Ayat 30 di atas menggambarkan betapa beratnya menjaga persatuan dan toleransi yang disebutkan sebagai fitrah dan haniif. Sedangkan ayat 31 memaklumi beratnya sehingga setiap kegagalan dalam menjaga persatuan dan toleransi masih mendapatkan kesempatan taubat. Lalu ayat 31 dilanjutkan dengan ayat 32 yang keduanya menegaskan bahwa siapapun yang tidak menjaga persatuan dan toleransi, dengan tegas Allah SWT memasukkannya sebagai antitesis orang-orang yang mendirikan shalat dan dianggap menyekutukan-Nya (musyrik). Jelas itu adalah dosa yang tidak berampun.

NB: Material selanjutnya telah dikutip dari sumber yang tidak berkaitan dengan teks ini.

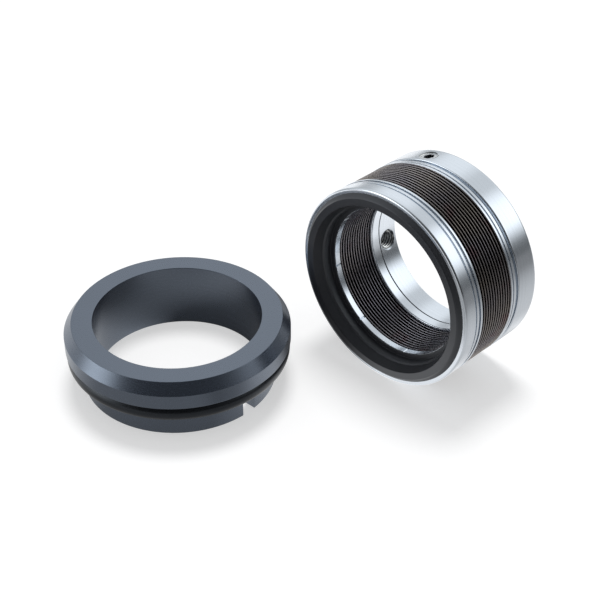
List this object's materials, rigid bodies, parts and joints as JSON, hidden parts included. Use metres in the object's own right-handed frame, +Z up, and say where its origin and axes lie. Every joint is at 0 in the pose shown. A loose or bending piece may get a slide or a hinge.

Tidak satu pun negara yang sudah menggapai kemakmuran dan kesejahteraan secara penuh. Indonesia juga demikian. Namun mengutip kaidah ushul fikih: Maa laa yudraku kulluhuu laa yutraku kulluhuu (Yang tidak bisa diraih semuanya, tidak boleh ditinggalkan semuanya), maka setiap persoalan kebangsaan hendaknya diselesaikan tidak dengan cara merobohkan bangsanya. Tidak pula mengganti mukadimahnya nya tidak pula mengganti Ideologinya, yg sdh susah payah di susun dan dipertahankan oleh para founding father bangsa kita, para ulama yg negarawan dan visioner.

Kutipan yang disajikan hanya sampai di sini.